Calculate your average daily usage for each key ingredient over the past 2 weeks. Multiply by your supplier's lead time (usually 1–2 days for local vendors in India). Add a 20–30% safety buffer. That's your reorder point. Example: 2 kg butter/day, 1-day delivery = reorder at 3–4 kg closing stock. When you hit that number, you order — every time, without thinking about it.
Yes — specifically when the software ties ingredient stock to actual recipes rather than just product SKUs. Recipe-linked deductions show you real daily consumption vs planned usage, generate alerts before stock runs low, and surface variance patterns early. BakeryOS users have reported 25–35% wastage reductions within the first 60 days — primarily from catching over-ordering of perishables like cream, fruit, and fresh dairy.
For highly perishable items (cream, fresh fruit, fresh dough): 1–2 days maximum. For semi-perishable dry goods (flour, sugar, cocoa powder): 5–7 days. For non-perishables (packaging, dry additives): 14–21 days. The goal is minimum cash tied up in stock while never running short. Tight stock levels on perishables is the single biggest driver of wastage reduction — more than any technique or system.

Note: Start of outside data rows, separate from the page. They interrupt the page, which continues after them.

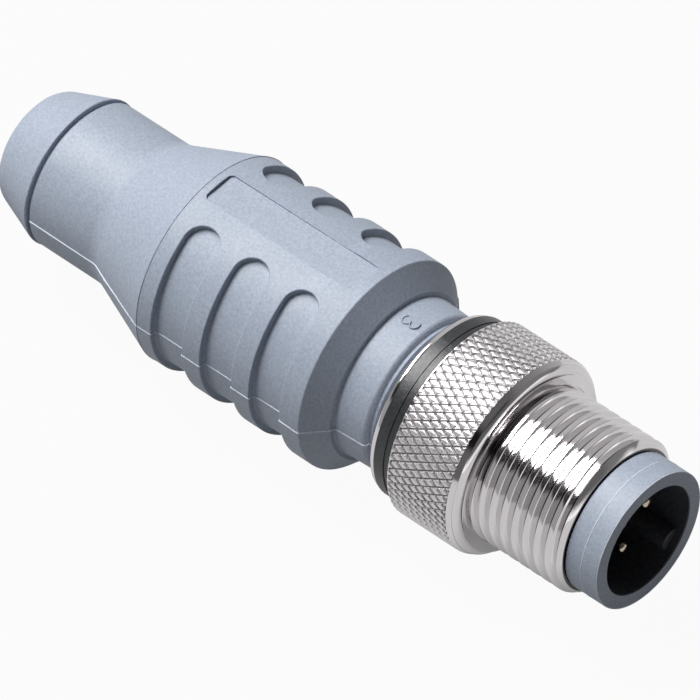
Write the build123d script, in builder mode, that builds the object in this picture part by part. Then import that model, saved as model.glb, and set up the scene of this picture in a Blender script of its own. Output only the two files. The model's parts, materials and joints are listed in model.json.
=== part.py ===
from build123d import *
import os
from math import cos, degrees, hypot, radians, sin

os.makedirs("parts", exist_ok=True)

# Termination resistor plug with a male five-pin face and an M12 coupling nut.
# All sizes are in millimetres. The plug lies along X: its contacts face +X and the flat
# label panel on its grip faces +Z. The origin is on the axis, in the plane of the nut's
# front shoulder, where the coupling thread begins.

# Coupling thread and nut
thread_d = 11.97
thread_length = 7.75
thread_chamfer = 0.5
shoulder_d = 13.7
shoulder_length = 0.95
shoulder_rise = 0.7
shoulder_drop = 0.16
nut_tail = 8.48
rear_lip_d = 13.9
rear_lip_length = 0.6
rear_lip_round = 0.25
ring_length = 1.68
ring_d = 14.1
ring_wall = 0.7
ring_step = 0.06
nut_chamfer = 0.3

# Black contact carrier and its cavity
carrier_d = 9.55
carrier_wall = 0.525
cavity_depth = 8.6
carrier_tail = 12.4
key_radius = 0.85
key_setback = 0.65
key_angle = -45.0
anchor_count = 2
anchor_length = 0.6
anchor_depth = 0.35
anchor_pitch = 1.2

# Blue-grey ring on the front of the carrier
head_wall = 0.525
head_length = 2.75
head_lip = 0.12
head_edge = 0.12

# Contacts: four on a circle, counted from the key, and the fifth in the middle
pin_d = 1.0
pin_circle_d = 5.0
pin_turn = 90.0
pin_setback = 2.1
pin_tip_round = 0.35
shank_d = 1.4
collar_d = 2.0
collar_length = 1.0
cup_d = 1.9
cup_length = 3.0
cup_bore_d = 1.36
cup_depth = 1.2

# Grip body: stem, cone, ribbed grip and neck
neck_gap = 1.02
neck_d = 12.2
neck_draft = 0.1
neck_length = 2.75
neck_round = 0.3
neck_step = 0.35
nose_step = 0.4
nose_lip_rise = 0.25
nose_lip_length = 0.3
spigot_length = 4.1
grip_d = 16.05
front_rib_rise = 0.1
grip_length = 14.95
front_face_length = 1.5
front_blend = 0.15
stem_d = 11.3
stem_length = 5.96
cone_length = 6.15
cone_blend = 2.2
cone_step = 0.04
grip_edge = 0.12

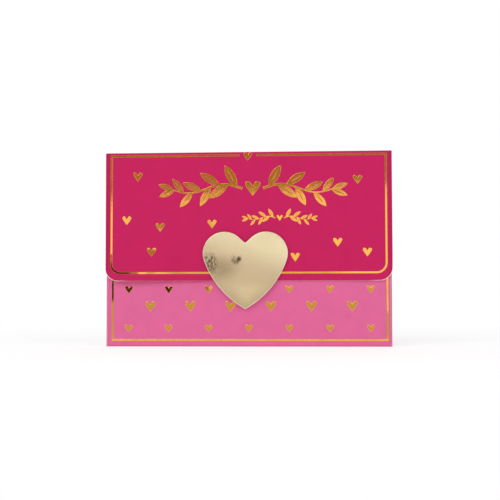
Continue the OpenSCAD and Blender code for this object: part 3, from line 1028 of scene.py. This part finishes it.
class BuildFoil(bpy.types.Operator):
    """Stamps the foil: border lines, hearts and the leaf garlands"""

    bl_idname = "pouch.foil"
    bl_label = "Stamped foil"

    def execute(self, context):
        p, c = context.scene.pouch_sizes, context.scene.pouch_colours
        gold = [stamped_foil("hot_stamped_foil_gold", list(c.gold))]
        rings = foil_rings(p.foil_t / MM, p.foil_round / MM)
        line_rings = foil_rings(p.foil_t / MM, p.foil_round / MM / 2)
        line, step = p.line_w / MM, 1.8
        pocket_y, flap_y = low("pocket_front").y, low("flap_panel").y

        def on_pocket(x, z, h):
            return x, pocket_y - h - pocket_lift(x, z), z

        def on_flap(x, z, h):
            return x, flap_y - h - flap_lift(x, z), z

        a, b = low("pocket_foil_border"), high("pocket_foil_border")
        outline = [(a.x, b.z), (a.x, a.z), (b.x, a.z), (b.x, b.z), (b.x - line, b.z),
                   (b.x - line, a.z + line), (a.x + line, a.z + line), (a.x + line, b.z)]
        border = plate("pocket_border_foil", [[wind(refine(outline, step))]], line_rings,
                       on_pocket, gold)
        settle(border, "pocket_foil_border", "pouch")

        hearts = [[wind(refine(foil_heart(w, x, z), step))] for w, x, z in self.pocket_hearts(p)]
        stamped = plate("pocket_heart_foil", hearts, rings, on_pocket, gold)
        settle(stamped, "pocket_foil_hearts", "pouch")

        a, b = low("flap_foil_border"), high("flap_foil_border")
        # The line is open for this far each side of the top heart, and round at the corners
        gap, r = 5, 6.35
        outer = ([(b.x, b.z), (gap, b.z)]
                 + [(gap, b.z - line), (b.x - line, b.z - line)]
                 + arc(b.x - r, a.z + r, r - line, 0, -90, 10)
                 + arc(a.x + r, a.z + r, r - line, -90, -180, 10)
                 + [(a.x + line, b.z - line), (-gap, b.z - line), (-gap, b.z), (a.x, b.z)]
                 + arc(a.x + r, a.z + r, r, 180, 270, 10)
                 + arc(b.x - r, a.z + r, r, -90, 0, 10))
        border = plate("flap_border_foil", [[wind(refine(outer, step))]], line_rings,
                       on_flap, gold)
        settle(border, "flap_foil_border", "flap")

        half, top = high("flap_panel").x, high("top_wall").z
        # Places of the hearts, as shares of half the width and of the flap's length
        shares = [(-0.773, 0.188), (-0.850, 0.530), (-0.614, 0.584), (-0.674, 0.776),
                  (-0.250, 0.561), (0.763, 0.222), (0.623, 0.706), (0.827, 0.783), (0.329, 0.819)]
        places = [(FLAP_HEART, across * half, top - down * FLAP_L) for across, down in shares]
        top_share, top_gap = 0.93, 0.25
        places.append((FLAP_HEART * top_share, 0, top - top_gap - 0.5 * FLAP_HEART * top_share))
        hearts = [[wind(refine(foil_heart(w, x, z), step))] for w, x, z in places]
        stamped = plate("flap_heart_foil", hearts, rings, on_flap, gold)
        settle(stamped, "flap_foil_hearts", "flap")

        made = []
        for k, across, down, slope in ((1, 0.035, 0.285, 0.1), (0.4, 0.222, 0.515, 0.05)):
            shapes = [[refine(loop, step) for loop in loops]
                      for loops in self.islands(garland(k, across * half, top - down * FLAP_L))]
            made.append(plate("flap_garland_foil", shapes, foil_rings(p.foil_t / MM, slope),
                              on_flap, gold))
        with context.temp_override(active_object=made[0], selected_editable_objects=made):
            bpy.ops.object.join()
        settle(made[0], "flap_foil_garland", "flap")
        return {"FINISHED"}

    @staticmethod
    def pocket_hearts(p):
        """Width and place of each heart on the pocket, clear of the dot and the thumb cut."""
        pitch, height = p.heart_pitch / MM, high("pocket_front").z
        dot = (low("loop_dot") + high("loop_dot")) / 2
        dot_w = 10
        # How far the large and the small rows lie to the right, and how far they reach
        large_x, small_x, reach = 1.6, 0.5, 78.2
        made = []
        for row, share in enumerate((0.117, 0.259, 0.368, 0.495, 0.620, 0.745, 0.860)):
            large, z = row % 2, share * height
            w = LARGE_HEART if large else SMALL_HEART
            for i in range(-4, 5):
                x = i * pitch + (large_x - pitch / 2 if large else small_x)
                by_dot = math.dist((x, z), (dot.x, dot.z)) < (dot_w + w) / 2
                by_thumb = (z > height - THUMB_D - LARGE_HEART / 2
                            and abs(x) < (THUMB_W + w) / 2)
                if abs(x) < reach and not by_dot and not by_thumb:
                    made.append((w, x, z))
        return made

    @staticmethod
    def islands(parts):
        """The garland's outlines, each outer one with the slits that lie in it."""
        loops = union(parts)
        outers = [loop for loop in loops if signed_area(loop) > 0]
        slits = [loop for loop in loops if signed_area(loop) < 0]
        return [[o] + [s for s in slits if inside([s[0]], [o])[0]] for o in outers]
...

Three options: (1) Repurpose — excess cake batter becomes cupcakes, overripe fruit becomes jam filling. (2) Discount — a 20–30% end-of-day discount on perishable display items moves stock that would otherwise be discarded. (3) Staff meals or charity donation — better than the bin, and better for team morale. But the real fix is upstream: track which items consistently produce end-of-day excess, and reduce production quantity for those items until it stops.